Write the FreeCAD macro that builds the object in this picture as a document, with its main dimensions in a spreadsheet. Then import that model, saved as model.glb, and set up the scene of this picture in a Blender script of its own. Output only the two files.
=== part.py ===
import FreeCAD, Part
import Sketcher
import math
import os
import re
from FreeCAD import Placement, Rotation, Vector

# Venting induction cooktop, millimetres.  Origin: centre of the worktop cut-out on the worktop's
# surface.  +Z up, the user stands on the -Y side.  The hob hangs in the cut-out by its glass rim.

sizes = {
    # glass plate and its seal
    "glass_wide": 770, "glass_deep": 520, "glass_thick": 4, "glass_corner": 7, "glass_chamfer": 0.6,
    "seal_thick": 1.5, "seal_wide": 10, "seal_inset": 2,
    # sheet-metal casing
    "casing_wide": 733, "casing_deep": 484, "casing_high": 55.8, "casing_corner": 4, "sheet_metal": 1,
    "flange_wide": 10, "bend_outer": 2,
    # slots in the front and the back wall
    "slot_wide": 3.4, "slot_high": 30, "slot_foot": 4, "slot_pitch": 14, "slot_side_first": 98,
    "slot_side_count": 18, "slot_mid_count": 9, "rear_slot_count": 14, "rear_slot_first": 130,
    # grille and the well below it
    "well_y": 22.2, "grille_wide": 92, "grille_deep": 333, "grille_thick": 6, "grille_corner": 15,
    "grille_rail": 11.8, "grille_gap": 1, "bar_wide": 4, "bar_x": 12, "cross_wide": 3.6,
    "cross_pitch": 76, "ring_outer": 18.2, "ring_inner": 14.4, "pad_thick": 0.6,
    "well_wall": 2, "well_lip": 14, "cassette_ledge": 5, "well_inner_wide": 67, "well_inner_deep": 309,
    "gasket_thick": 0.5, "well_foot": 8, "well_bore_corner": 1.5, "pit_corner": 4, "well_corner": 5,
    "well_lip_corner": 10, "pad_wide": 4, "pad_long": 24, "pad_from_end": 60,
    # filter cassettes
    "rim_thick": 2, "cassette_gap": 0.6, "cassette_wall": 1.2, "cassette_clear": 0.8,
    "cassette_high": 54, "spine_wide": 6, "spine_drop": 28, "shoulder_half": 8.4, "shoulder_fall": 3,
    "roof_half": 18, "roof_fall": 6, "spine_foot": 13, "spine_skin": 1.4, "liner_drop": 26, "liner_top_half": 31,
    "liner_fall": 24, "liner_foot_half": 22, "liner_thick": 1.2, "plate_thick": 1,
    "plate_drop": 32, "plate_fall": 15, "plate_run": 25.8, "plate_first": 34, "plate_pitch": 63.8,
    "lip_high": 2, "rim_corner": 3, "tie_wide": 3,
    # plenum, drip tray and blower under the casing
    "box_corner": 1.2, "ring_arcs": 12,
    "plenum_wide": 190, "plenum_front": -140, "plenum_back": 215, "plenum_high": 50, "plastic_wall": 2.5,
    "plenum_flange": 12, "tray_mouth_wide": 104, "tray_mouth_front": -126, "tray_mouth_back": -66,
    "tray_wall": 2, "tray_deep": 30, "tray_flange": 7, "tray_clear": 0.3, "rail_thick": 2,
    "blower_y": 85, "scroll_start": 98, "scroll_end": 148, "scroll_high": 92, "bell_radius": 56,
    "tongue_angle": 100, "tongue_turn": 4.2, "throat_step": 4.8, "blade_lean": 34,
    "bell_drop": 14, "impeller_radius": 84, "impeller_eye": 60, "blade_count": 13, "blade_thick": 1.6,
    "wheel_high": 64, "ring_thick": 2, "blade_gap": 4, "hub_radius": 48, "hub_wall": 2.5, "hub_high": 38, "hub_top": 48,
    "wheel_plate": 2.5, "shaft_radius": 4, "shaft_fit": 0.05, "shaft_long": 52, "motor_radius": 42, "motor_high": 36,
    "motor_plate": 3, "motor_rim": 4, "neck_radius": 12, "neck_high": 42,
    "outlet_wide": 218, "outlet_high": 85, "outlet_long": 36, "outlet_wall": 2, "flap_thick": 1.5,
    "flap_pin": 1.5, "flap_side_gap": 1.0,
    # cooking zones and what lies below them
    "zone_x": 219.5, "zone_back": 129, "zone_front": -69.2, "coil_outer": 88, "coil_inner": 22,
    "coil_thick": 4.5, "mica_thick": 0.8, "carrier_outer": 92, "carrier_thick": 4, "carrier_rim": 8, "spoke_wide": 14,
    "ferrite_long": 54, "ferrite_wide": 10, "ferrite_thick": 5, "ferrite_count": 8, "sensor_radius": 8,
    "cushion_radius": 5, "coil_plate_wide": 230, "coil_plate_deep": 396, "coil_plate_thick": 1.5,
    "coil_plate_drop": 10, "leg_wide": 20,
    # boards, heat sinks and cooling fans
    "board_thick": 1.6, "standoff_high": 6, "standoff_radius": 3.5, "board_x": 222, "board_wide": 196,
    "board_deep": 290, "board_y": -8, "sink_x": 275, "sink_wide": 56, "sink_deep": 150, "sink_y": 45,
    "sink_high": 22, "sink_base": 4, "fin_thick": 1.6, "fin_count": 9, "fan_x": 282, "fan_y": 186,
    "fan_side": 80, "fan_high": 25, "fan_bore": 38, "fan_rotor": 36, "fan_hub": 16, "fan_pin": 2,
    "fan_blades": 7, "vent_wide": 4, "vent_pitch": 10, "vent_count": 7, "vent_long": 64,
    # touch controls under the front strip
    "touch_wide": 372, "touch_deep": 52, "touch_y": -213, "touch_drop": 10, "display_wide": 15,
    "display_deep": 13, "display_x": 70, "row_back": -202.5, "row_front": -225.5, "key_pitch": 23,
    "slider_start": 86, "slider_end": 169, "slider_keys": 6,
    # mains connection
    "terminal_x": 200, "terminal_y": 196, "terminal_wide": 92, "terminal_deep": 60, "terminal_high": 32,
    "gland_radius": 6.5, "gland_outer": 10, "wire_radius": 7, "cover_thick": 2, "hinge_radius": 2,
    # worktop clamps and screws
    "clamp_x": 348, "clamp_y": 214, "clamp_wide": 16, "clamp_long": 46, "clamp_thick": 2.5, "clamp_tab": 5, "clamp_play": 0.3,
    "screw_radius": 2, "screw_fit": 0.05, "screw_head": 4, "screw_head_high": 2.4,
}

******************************

**Written task:** Exactly as written, please reproduce the lines from the first line of the data to the line containing "its glass rim.", inclusive, and nothing else.

**Output below:**
Write the FreeCAD macro that builds the object in this picture as a document, with its main dimensions in a spreadsheet. Then import that model, saved as model.glb, and set up the scene of this picture in a Blender script of its own. Output only the two files.
=== part.py ===
import FreeCAD, Part
import Sketcher
import math
import os
import re
from FreeCAD import Placement, Rotation, Vector

# Venting induction cooktop, millimetres.  Origin: centre of the worktop cut-out on the worktop's
# surface.  +Z up, the user stands on the -Y side.  The hob hangs in the cut-out by its glass rim.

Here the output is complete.